▸ STATED PROBLEM: Your task is to return, exactly, the run of lines starting at the line holding "return mesh" and ending at the line holding "from mathutils import Matrix, Vector", both ends included and no other lines.

▸ INFORMATION SUPPLIED:
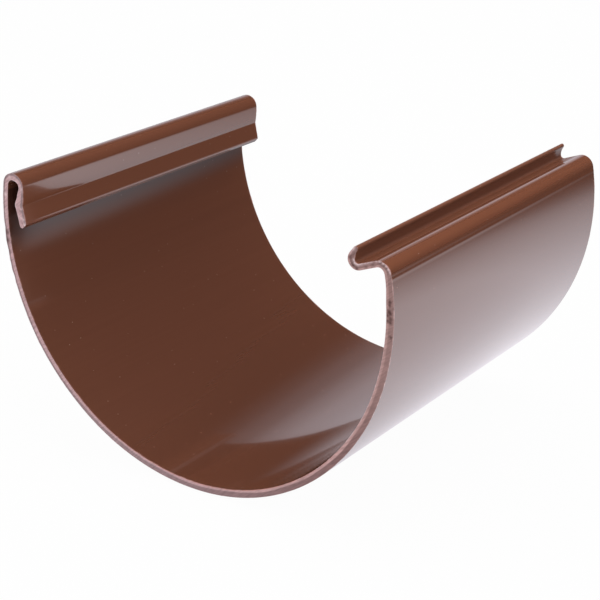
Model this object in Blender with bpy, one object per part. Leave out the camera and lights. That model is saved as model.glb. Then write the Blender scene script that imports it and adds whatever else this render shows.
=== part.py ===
"""Union for half-round rainwater gutter: one length of extruded PVC profile, sawn off square.

The profile is a half-round trough that the gutter ends lie in. Its left wall runs on past the half
circle into a hook that folds over the gutter's bead, and its right wall turns inwards into a sloping
shelf with a curled lip, which holds the gutter's back edge. The wall's thickness changes along the
profile, as it does in the real extrusion.

Frame: +X across the trough, from the hook to the shelf; +Y along the extrusion; +Z up. The origin
lies under the trough's lowest line, half way along the length.
"""

import math

import bmesh
import bpy

MM = 0.001

# Trough, which fits round the gutter
UNION_LENGTH = 106.0 * MM
GUTTER_RADIUS = 62.5 * MM
GUTTER_CLEARANCE = 0.1 * MM
TROUGH_WALL = 2.2 * MM

# Hook over the gutter's bead. Leans are measured from the vertical, the fall from the horizontal.
HOOK_WALL = 1.75 * MM
HOOK_WALL_RISE = 13.9 * MM
HOOK_CROWN_RADIUS = 3.9 * MM
HOOK_CROWN_FALL_DEG = 32.0
HOOK_CROWN_WALL = 2.0 * MM
HOOK_NOSE_RADIUS = 3.4 * MM
HOOK_NOSE_WALL = 1.6 * MM
HOOK_NECK_START_DEG = 10.0
HOOK_NECK_RADIUS = 27.0 * MM
HOOK_NECK_LEAN_DEG = 19.0
HOOK_NECK_WALL = 2.7 * MM
HOOK_KNEE_RADIUS = 1.6 * MM
HOOK_KNEE_WALL = 2.85 * MM
HOOK_FOOT_LEAN_DEG = 9.5
HOOK_FOOT_LENGTH = 5.3 * MM
HOOK_FOOT_WALL = 2.6 * MM
TOE_CORNER_RADIUS = 0.4 * MM
TOE_CHAMFER_DEG = 55.0
TOE_NOSE_RADIUS = 0.8 * MM

# Shelf and lip that hold the gutter's back edge
SHELF_WALL_RISE = 8.1 * MM
SHELF_WALL_TOP = 1.85 * MM
SHELF_CORNER_RADIUS = 3.4 * MM
SHELF_SLOPE_DEG = 18.0
SHELF_LENGTH = 4.8 * MM
SHELF_WALL = 1.6 * MM
LIP_VALLEY_RADIUS = 0.9 * MM
LIP_ROOT_WALL = 2.0 * MM
LIP_RADIUS = 3.9 * MM
LIP_LEAN_DEG = 38.0
LIP_TIP_WALL = 1.2 * MM

# Fine rib that the die leaves on the right wall, below the shelf's corner
RIB_RISE = 6.5 * MM
RIB_WIDTH = 0.9 * MM
RIB_HEIGHT = 0.04 * MM

# Facets
TROUGH_STEP_DEG = 1.5
BEND_STEP_DEG = 5.0
NOSE_STEP_DEG = 20.0
RIB_FACETS = 6
SHARP_EDGE_DEG = 40.0

PVC_BROWN = (0.115, 0.042, 0.024, 1.0)
PVC_ROUGHNESS = 0.22

trough_radius = GUTTER_RADIUS + GUTTER_CLEARANCE + TROUGH_WALL


def arc(radius, turn_deg, end_wall=0.0, step_deg=BEND_STEP_DEG, bulge=0.0):
    """Return a bend: its length, its turn, the wall at its end, its facets and its bulge.

    The bulge is how far the outer skin swells into a low rib.
    """
    turn = math.radians(turn_deg)
    facets = max(2, math.ceil(abs(turn_deg) / step_deg - 1e-6))
    return radius * abs(turn), turn, end_wall, facets, bulge


def line(length, end_wall=0.0):
    """Return a straight stretch in the same form."""
    return length, 0.0, end_wall, 1, 0.0


def smooth_share(share):
    """Ease 0 to 1 so that it starts and ends level."""
    return share * share * (3.0 - 2.0 * share)


def walk(start, heading, wall, stretches):
    """Follow the stretches and return the outer skin, the inner skin and the last heading.

    The path is the outer skin. The wall lies on its right-hand side, and a positive turn bends
    it to the right.
    """
    x, z = start
    outer = [(x, z)]
    inner = [(x + wall * math.sin(heading), z - wall * math.cos(heading))]
    for length, turn, end_wall, facets, bulge in stretches:
        for step in range(1, facets + 1):
            share = step / facets
            direction = heading - turn * share
            chord_direction = heading - turn * share / 2.0
            chord = length * share
            if turn:
                chord = 2.0 * length / abs(turn) * math.sin(abs(turn) * share / 2.0)
            path_x = x + chord * math.cos(chord_direction)
            path_z = z + chord * math.sin(chord_direction)
            thickness = wall + (end_wall - wall) * smooth_share(share)
            rise = bulge * (1.0 - math.cos(2.0 * math.pi * share)) / 2.0
            across = (math.sin(direction), -math.cos(direction))
            outer.append((path_x - rise * across[0], path_z - rise * across[1]))
            inner.append((path_x + thickness * across[0], path_z + thickness * across[1]))
        x, z = outer[-1]
        heading -= turn
        wall = end_wall
    return outer, inner, heading


def hook_half():
    """Return the skins from the trough's lowest line up the left wall to the foot of the hook."""
    wall_lean_deg = math.degrees(math.asin(HOOK_WALL_RISE / trough_radius))
    stretches = [
        arc(trough_radius, 90.0, HOOK_WALL, TROUGH_STEP_DEG),
        arc(trough_radius, wall_lean_deg, HOOK_WALL, TROUGH_STEP_DEG),
        arc(HOOK_CROWN_RADIUS, 90.0 - wall_lean_deg + HOOK_CROWN_FALL_DEG, HOOK_CROWN_WALL),
        arc(HOOK_NOSE_RADIUS, 90.0 - HOOK_CROWN_FALL_DEG + HOOK_NECK_START_DEG, HOOK_NOSE_WALL),
        arc(HOOK_NECK_RADIUS, HOOK_NECK_LEAN_DEG - HOOK_NECK_START_DEG, HOOK_NECK_WALL),
        arc(HOOK_KNEE_RADIUS, -HOOK_NECK_LEAN_DEG - HOOK_FOOT_LEAN_DEG, HOOK_KNEE_WALL),
        line(HOOK_FOOT_LENGTH, HOOK_FOOT_WALL),
    ]
    return walk((0.0, 0.0), math.pi, TROUGH_WALL, stretches)


def toe(start, heading):
    """Return the outline of the hook's toe, from the foot's outer skin round to its inner skin.

    A small corner, a straight chamfer and a round nose. The chamfer is as long as it takes for the
    nose to run into the inner skin.
    """
    chamfer = math.radians(TOE_CHAMFER_DEG)
    corner_depth = TOE_CORNER_RADIUS * (1.0 - math.cos(chamfer))
    nose_depth = TOE_NOSE_RADIUS * (1.0 + math.cos(chamfer))
    chamfer_length = (HOOK_FOOT_WALL - corner_depth - nose_depth) / math.sin(chamfer)
    stretches = [
        arc(TOE_CORNER_RADIUS, TOE_CHAMFER_DEG, 0.0, NOSE_STEP_DEG),
        line(chamfer_length),
        arc(TOE_NOSE_RADIUS, 180.0 - TOE_CHAMFER_DEG, 0.0, NOSE_STEP_DEG),
    ]
    outline, _, _ = walk(start, heading, 0.0, stretches)
    return outline[1:]


def shelf_half():
    """Return the skins from the trough's lowest line up the right wall to the tip of the lip.

    They are worked out as on the left side, and mirrored afterwards.
    """
    wall_lean_deg = math.degrees(math.asin(SHELF_WALL_RISE / trough_radius))
    rib_lean_deg = math.degrees(math.asin(RIB_RISE / trough_radius))
    rib_turn_deg = math.degrees(RIB_WIDTH / trough_radius)
    stretches = [
        arc(trough_radius, 90.0, TROUGH_WALL, TROUGH_STEP_DEG),
        arc(trough_radius, rib_lean_deg, SHELF_WALL_TOP, TROUGH_STEP_DEG),
        arc(trough_radius, rib_turn_deg, SHELF_WALL_TOP, rib_turn_deg / RIB_FACETS, RIB_HEIGHT),
        arc(trough_radius, wall_lean_deg - rib_lean_deg - rib_turn_deg, SHELF_WALL_TOP),
        arc(SHELF_CORNER_RADIUS, 90.0 - wall_lean_deg + SHELF_SLOPE_DEG, SHELF_WALL),
        line(SHELF_LENGTH, SHELF_WALL),
        arc(LIP_VALLEY_RADIUS, -90.0 - SHELF_SLOPE_DEG, LIP_ROOT_WALL),
        arc(LIP_RADIUS, -LIP_LEAN_DEG, LIP_TIP_WALL),
    ]
    return walk((0.0, 0.0), math.pi, TROUGH_WALL, stretches)


def lip_tip(start, heading):
    """Return the half round that closes the lip, from its outer skin to its inner skin."""
    outline, _, _ = walk(start, heading, 0.0, [arc(LIP_TIP_WALL / 2.0, 180.0, 0.0, NOSE_STEP_DEG)])
    return outline[1:-1]


def mirrored(points):
    """Return the points on the other side of the trough."""
    return [(-x, z) for x, z in points]


def union_mesh():
    """Lay the profile out as flat faces at the near end and extrude them along the length."""
    hook_outer, hook_inner, hook_heading = hook_half()
    shelf_outer, shelf_inner, shelf_heading = shelf_half()
    tip = mirrored(lip_tip(shelf_outer[-1], shelf_heading))
    outer = hook_outer[::-1] + mirrored(shelf_outer[1:])
    inner = hook_inner[::-1] + mirrored(shelf_inner[1:])

    bm = bmesh.new()

    def near_points(points):
        return [bm.verts.new((x, -UNION_LENGTH / 2.0, z)) for x, z in points]

    outer_verts = near_points(outer)
    inner_verts = near_points(inner)
    for index in range(len(outer_verts) - 1):
        outer_pair = outer_verts[index:index + 2]
        inner_pair = inner_verts[index:index + 2]
        bm.faces.new(outer_pair + inner_pair[::-1])
    bm.faces.new([outer_verts[0]] + near_points(toe(hook_outer[-1], hook_heading)) + [inner_verts[0]])
    bm.faces.new([outer_verts[-1]] + near_points(tip) + [inner_verts[-1]])

    extruded = bmesh.ops.extrude_face_region(bm, geom=bm.faces[:])
    far_verts = [item for item in extruded["geom"] if isinstance(item, bmesh.types.BMVert)]
    bmesh.ops.translate(bm, verts=far_verts, vec=(0.0, UNION_LENGTH, 0.0))
    bmesh.ops.recalc_face_normals(bm, faces=bm.faces[:])

    mesh = bpy.data.meshes.new("gutter_union")
    bm.to_mesh(mesh)
    bm.free()
    mesh.shade_smooth()
    mesh.set_sharp_from_angle(angle=math.radians(SHARP_EDGE_DEG))
    return mesh


def pvc_material():
    """Return the glossy brown PVC."""
    material = bpy.data.materials.new("pvc_brown")
    material.use_nodes = True
    shader = material.node_tree.nodes["Principled BSDF"]
    shader.inputs["Base Color"].default_value = PVC_BROWN
    shader.inputs["Roughness"].default_value = PVC_ROUGHNESS
    shader.inputs["Metallic"].default_value = 0.0
    return material


def main():
    """Clear the scene and build the union."""
    for item in list(bpy.data.objects):
        bpy.data.objects.remove(item, do_unlink=True)
    union = bpy.data.objects.new("gutter_union", union_mesh())
    union.data.materials.append(pvc_material())
    bpy.context.collection.objects.link(union)


main()
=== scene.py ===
# Gutter union in brown uPVC: a glossy extruded profile with rough saw-cut ends, shown as in a
# product photograph. Sizes in the dictionaries are millimetres and degrees, unless a comment there
# says metres. The model is in metres, with the origin under the trough's lowest line, half way along.

import math

import bpy
import numpy as np
from mathutils import Matrix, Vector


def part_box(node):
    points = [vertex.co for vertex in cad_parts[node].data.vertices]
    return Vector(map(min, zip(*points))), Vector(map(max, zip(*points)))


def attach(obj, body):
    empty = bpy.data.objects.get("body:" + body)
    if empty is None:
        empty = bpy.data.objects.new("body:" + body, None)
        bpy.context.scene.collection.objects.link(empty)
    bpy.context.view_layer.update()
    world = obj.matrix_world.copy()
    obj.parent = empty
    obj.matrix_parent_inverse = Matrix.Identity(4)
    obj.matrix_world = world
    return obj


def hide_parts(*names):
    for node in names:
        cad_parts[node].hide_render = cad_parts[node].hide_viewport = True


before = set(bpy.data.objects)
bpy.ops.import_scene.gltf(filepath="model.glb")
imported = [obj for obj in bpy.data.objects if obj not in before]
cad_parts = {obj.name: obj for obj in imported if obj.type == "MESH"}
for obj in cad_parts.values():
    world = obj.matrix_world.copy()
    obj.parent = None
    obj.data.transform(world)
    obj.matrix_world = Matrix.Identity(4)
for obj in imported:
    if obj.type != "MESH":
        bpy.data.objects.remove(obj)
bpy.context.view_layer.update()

mm = 0.001
lowCorner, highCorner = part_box("gutter_union")
halfLength = highCorner.y
troughRadius = -lowCorner.x


# Small helpers

def hexColour(text):
    # sRGB hex to linear: value / 12.92 up to 0.04045, and ((value + 0.055) / 1.055) ^ 2.4 above
    values = [int(text[i:i + 2], 16) / 255.0 for i in (1, 3, 5)]
    return [v / 12.92 if v <= 0.04045 else ((v + 0.055) / 1.055) ** 2.4 for v in values] + [1.0]


def addNode(tree, kind, settings=None, inputs=None):
    # One node, with its own fields in settings and its sockets in inputs, as values or as links
    node = tree.nodes.new(kind)
    for name, value in (settings or {}).items():
        setattr(node, name, value)
    for name, value in (inputs or {}).items():
        if isinstance(value, bpy.types.NodeSocket):
            tree.links.new(value, node.inputs[name])
        else:
            node.inputs[name].default_value = value
    return node


def newTree(material):
    material.use_nodes = True
    material.node_tree.nodes.clear()
    return material.node_tree


def planeWaves(seed, shortest, longest, count, *coordinates):
    # Smooth noise: the sum of cosines of waves in random directions, scaled to a spread of about 1.
    # Each wave has its own length between shortest and longest, and its own phase.
    rng = np.random.default_rng(seed)
    total = np.zeros(np.broadcast(*coordinates).shape)
    for _ in range(count):
        direction = rng.normal(size=len(coordinates))
        direction /= np.linalg.norm(direction)
        turns = 2.0 * np.pi / math.exp(rng.uniform(math.log(shortest), math.log(longest)))
        phase = rng.uniform(0.0, 2.0 * np.pi)
        total = total + np.cos(turns * sum(d * c for d, c in zip(direction, coordinates)) + phase)
    return total * math.sqrt(2.0 / count)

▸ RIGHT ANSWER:
    return mesh


def pvc_material():
    """Return the glossy brown PVC."""
    material = bpy.data.materials.new("pvc_brown")
    material.use_nodes = True
    shader = material.node_tree.nodes["Principled BSDF"]
    shader.inputs["Base Color"].default_value = PVC_BROWN
    shader.inputs["Roughness"].default_value = PVC_ROUGHNESS
    shader.inputs["Metallic"].default_value = 0.0
    return material


def main():
    """Clear the scene and build the union."""
    for item in list(bpy.data.objects):
        bpy.data.objects.remove(item, do_unlink=True)
    union = bpy.data.objects.new("gutter_union", union_mesh())
    union.data.materials.append(pvc_material())
    bpy.context.collection.objects.link(union)


main()
=== scene.py ===
# Gutter union in brown uPVC: a glossy extruded profile with rough saw-cut ends, shown as in a
# product photograph. Sizes in the dictionaries are millimetres and degrees, unless a comment there
# says metres. The model is in metres, with the origin under the trough's lowest line, half way along.

import math

import bpy
import numpy as np
from mathutils import Matrix, Vector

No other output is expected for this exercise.